**Dataset excerpt:**
^^^^^^^^^^^^^^^^
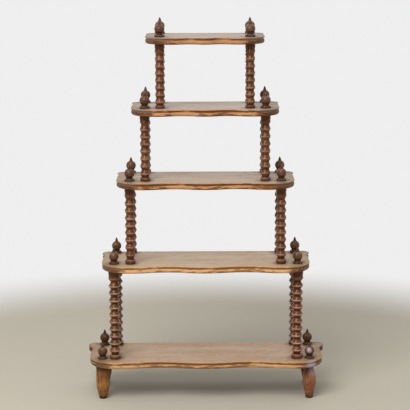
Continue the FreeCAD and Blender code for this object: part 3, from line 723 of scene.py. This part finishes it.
def place_in_blank(points, rng):
    """Where each point lies in the wood that its piece was turned from, in metres from the tree's heart:
    turned any way round, leaning a little, with the heart off its axis, and cut from anywhere along."""
    turn, lean = rng.uniform(0, 2 * math.pi), rng.normal(0, 0.02, 2)
    turning = np.array([[math.cos(turn), -math.sin(turn)], [math.sin(turn), math.cos(turn)]])
    heart = [rng.uniform(0.012, 0.045), 0]
    across = points[:, :2] @ turning + points[:, 2:] * lean + heart
    return np.concatenate([across, points[:, 2:] + rng.uniform(0, 5)], 1)


def turned(node, line, base, material, rng, tone, soil, board_above=math.inf, around=48):
    """A turned piece on its node's upright axis, with height 0 of its outline at base, in metres.

    hollow and rub say how far the radius lies below or above its mean within a few millimetres. Dirt
    has also settled at the foot of each piece and just below a board above it, and soil lies all over.
    blank is the place in the wood that the piece was turned from, tone how red the stain came out, and
    bloom where the polish is clouded."""
    radius, height = line[1:-1, 0], line[1:-1, 1]
    mean = smoothed(radius, distance_along(line[1:-1]), MEAN_REACH)
    settled = np.exp(-((height / FOOT_DIRT) ** 2)) + np.exp(-(((height - board_above) / BOARD_DIRT) ** 2))
    hollow = np.clip((mean - radius) / FULL_HOLLOW, 0, 1) + soil + 0.5 * settled
    rub = np.clip((radius - mean - RUB_FROM) / (RUB_TO - RUB_FROM), 0, 1)
    rub = rub * (1 - 0.8 * np.minimum(settled, 1))

    def spread(values):
        return np.concatenate([np.repeat(values, around), values[[0, -1]]])

    local, faces = lathe(line, around, rng.uniform(0, math.pi))
    blank = place_in_blank(local, rng)
    middle = middle_of(node)
    points = local + [middle.x, middle.y, base]
    values = {
        "hollow": spread(hollow),
        "rub": spread(rub),
        "tone": np.full(len(points), tone),
        "blank": blank,
        "bloom": bloom(points),
    }
    mesh_piece(f"turned_{node}", node, points, faces, values, material)


# ---------------------------------------------------------------- the etagere

# Red-brown in the hollows, with ridges rubbed pale that catch the light.
post_wood = turned_finish(
    "stained_and_polished_beech", dark="#41220e", middle="#70452b", light="#8f6347", rubbed="#e8c8b4",
    grime="#371605", roughness=0.22, dirtiness=0.88)
# A nearly black stain under a thick polish, with small sharp highlights.
finial_wood = turned_finish(
    "dark_stained_and_polished_beech", dark="#281912", middle="#4c3326", light="#6b4a37", rubbed="#a87d62",
    grime="#1f100a", roughness=0.15, dirtiness=0.6)
# Walnut stain worn to a yellow brown, with its polish half gone and broad soft highlights.
left_foot_wood = turned_finish(
    "worn_walnut_stained_beech", dark="#744822", middle="#a06c3c", light="#c4935e", rubbed="#cf9f6a",
    grime="#251305", roughness=0.34, dirtiness=0.95)
# A redder stain that has kept more of its polish, and shines more.
right_foot_wood = turned_finish(
    "polished_red_stained_beech", dark="#70432c", middle="#9f6744", light="#bd8c66", rubbed="#d8a98a",
    grime="#2a130b", roughness=0.26, dirtiness=0.95)

for board in BOARDS:
    board_piece(f"shelf_{board}", board, board_finish(f"dry_varnished_board_{board}", board))
    for place, (row, side) in enumerate(PLACES):
        node = f"finial_{board}_{row}_{side}"
        rng = np.random.default_rng(100 + board * 10 + place)
        line, tone = finial_line(rng), rng.uniform(0.2, 0.9)
        turned(node, line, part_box(node)[0].z, finial_wood, rng, tone,
               SOILED_FINIALS.get(node, CLEAN_FINIAL))

for place, (row, side) in enumerate(PLACES):
    for tier in TIERS:
        node = f"post_{tier}_{row}_{side}"
        low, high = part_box(node)
        length = (high.z - low.z) / MM - LOWER_SPIGOT - UPPER_SPIGOT
        rng = np.random.default_rng(200 + tier * 10 + place)
        turned(node, post_line(tier, length, rng), low.z + LOWER_SPIGOT * MM, post_wood, rng,
               POSTS[tier]["tones"][place], POSTS[tier]["soil"], board_above=length)
    node = f"foot_{row}_{side}"
    low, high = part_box(node)
    height = (high.z - low.z) / MM - UPPER_SPIGOT
    finish = left_foot_wood if side == "left" else right_foot_wood
    turned(node, foot_line(side, height), low.z, finish, np.random.default_rng(300 + place),
           FOOT_TONE, FOOT_SOIL, board_above=height, around=64)

# ---------------------------------------------------------------- floor, light and camera


def floor(reach=4.0):
    """A pale matt floor, square, that fades out evenly into the white behind it."""
    mesh = bpy.data.meshes.new("floor")
    corners = [(-reach, -reach, 0), (reach, -reach, 0), (reach, reach, 0), (-reach, reach, 0)]
    mesh.from_pydata(corners, [], [(0, 1, 2, 3)])
    material, tree = new_finish("pale_floor")
    place = add(tree, "TexCoord").outputs["Object"]
    away = add(tree, "VectorMath", {0: place}, operation="LENGTH").outputs["Value"]
    fade = add(tree, "MapRange", {
        "Value": away, "From Min": 1.3, "From Max": 2.2}, interpolation_type="SMOOTHSTEP")
    speckle = add(tree, "TexNoise", {"Vector": place, "Scale": marks_of(4.5), "Detail": 3})
    stone = laid_over(tree, colour("#b3ac9b"), [(speckle, colour("#c6bfae"))])
    matt = add(tree, "BsdfPrincipled", {"Base Color": stone, "Roughness": 0.85})
    clear = add(tree, "BsdfTransparent")
    both = add(tree, "MixShader", {0: fade, 1: matt, 2: clear})
    add(tree, "OutputMaterial", {0: both})
    mesh.materials.append(material)
    ground = bpy.data.objects.new("floor", mesh)
    bpy.context.scene.collection.objects.link(ground)


def softbox(name, place, target, width, depth, watts):
    """A flat rectangular lamp that faces its target."""
    data = bpy.data.lights.new(name, "AREA")
    data.shape = "RECTANGLE"
    data.size, data.size_y, data.energy = width, depth, watts
    lamp = bpy.data.objects.new(name, data)
    lamp.rotation_mode = "QUATERNION"
    lamp.rotation_quaternion = (Vector(target) - Vector(place)).to_track_quat("-Z", "Y")
    lamp.location = place
    bpy.context.scene.collection.objects.link(lamp)


def white_room(lit=0.6, shown=0.86):
    """White light from all round, shown brighter behind the object and in its gloss than it lights."""
    world = bpy.data.worlds.new("room_light")
    world.use_nodes = True
    tree = world.node_tree
    tree.nodes.clear()
    rays = add(tree, "LightPath").outputs
    seen = add(tree, "Math", {0: rays["Is Camera Ray"], 1: rays["Is Glossy Ray"]}, operation="MAXIMUM")
    seen = add(tree, "Math", {0: seen, 1: rays["Is Transmission Ray"]}, operation="MAXIMUM")
    level = add(tree, "MapRange", {"Value": seen, "To Min": lit, "To Max": shown})
    shade = add(tree, "Background", {"Color": colour("#ffffff"), "Strength": level})
    add(tree, "OutputWorld", {0: shade})
    bpy.context.scene.world = world


SENSOR = 36.0                                   # millimetres
PICTURE_WIDTH, FOCAL_LENGTH = 410, 1500         # pixels
CAMERA_PLACE = (0.00195, -5.4211, 1.6882)
CAMERA_TURN, CAMERA_TILT, CAMERA_ROLL = 0.04, 79.79, -0.22      # degrees, the tilt from straight down


def eye_level_camera():
    """A camera in front of the middle, at the eye level of someone who stands, tilted down a little."""
    data = bpy.data.cameras.new("camera")
    data.sensor_width = SENSOR
    data.lens = SENSOR * FOCAL_LENGTH / PICTURE_WIDTH
    data.clip_end = 60
    camera = bpy.data.objects.new("camera", data)
    bpy.context.scene.collection.objects.link(camera)
    turn, tilt, roll = (
        Matrix.Rotation(math.radians(angle), 4, axis)
        for angle, axis in ((CAMERA_TURN, "Z"), (CAMERA_TILT, "X"), (CAMERA_ROLL, "Z")))
    camera.matrix_world = Matrix.Translation(CAMERA_PLACE) @ turn @ tilt @ roll
    bpy.context.scene.camera = camera


floor()
softbox("key_softbox", (-1.1, -2.8, 3.3), target=(0, 0, 0.7), width=2.4, depth=2.0, watts=138)
white_room()
eye_level_camera()
bpy.context.scene.view_settings.view_transform = "Standard"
^^^^^^^^^^^^^^^^
**The exercise:**
Only the lines from the start of the data to the line holding "rub = rub *" are wanted; return them exactly, both ends included.

**Output of the exercise:**
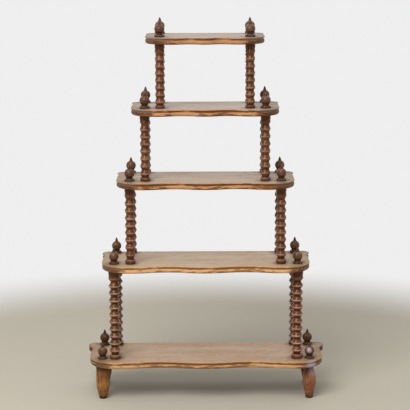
Continue the FreeCAD and Blender code for this object: part 3, from line 723 of scene.py. This part finishes it.
def place_in_blank(points, rng):
    """Where each point lies in the wood that its piece was turned from, in metres from the tree's heart:
    turned any way round, leaning a little, with the heart off its axis, and cut from anywhere along."""
    turn, lean = rng.uniform(0, 2 * math.pi), rng.normal(0, 0.02, 2)
    turning = np.array([[math.cos(turn), -math.sin(turn)], [math.sin(turn), math.cos(turn)]])
    heart = [rng.uniform(0.012, 0.045), 0]
    across = points[:, :2] @ turning + points[:, 2:] * lean + heart
    return np.concatenate([across, points[:, 2:] + rng.uniform(0, 5)], 1)


def turned(node, line, base, material, rng, tone, soil, board_above=math.inf, around=48):
    """A turned piece on its node's upright axis, with height 0 of its outline at base, in metres.

    hollow and rub say how far the radius lies below or above its mean within a few millimetres. Dirt
    has also settled at the foot of each piece and just below a board above it, and soil lies all over.
    blank is the place in the wood that the piece was turned from, tone how red the stain came out, and
    bloom where the polish is clouded."""
    radius, height = line[1:-1, 0], line[1:-1, 1]
    mean = smoothed(radius, distance_along(line[1:-1]), MEAN_REACH)
    settled = np.exp(-((height / FOOT_DIRT) ** 2)) + np.exp(-(((height - board_above) / BOARD_DIRT) ** 2))
    hollow = np.clip((mean - radius) / FULL_HOLLOW, 0, 1) + soil + 0.5 * settled
    rub = np.clip((radius - mean - RUB_FROM) / (RUB_TO - RUB_FROM), 0, 1)
    rub = rub * (1 - 0.8 * np.minimum(settled, 1))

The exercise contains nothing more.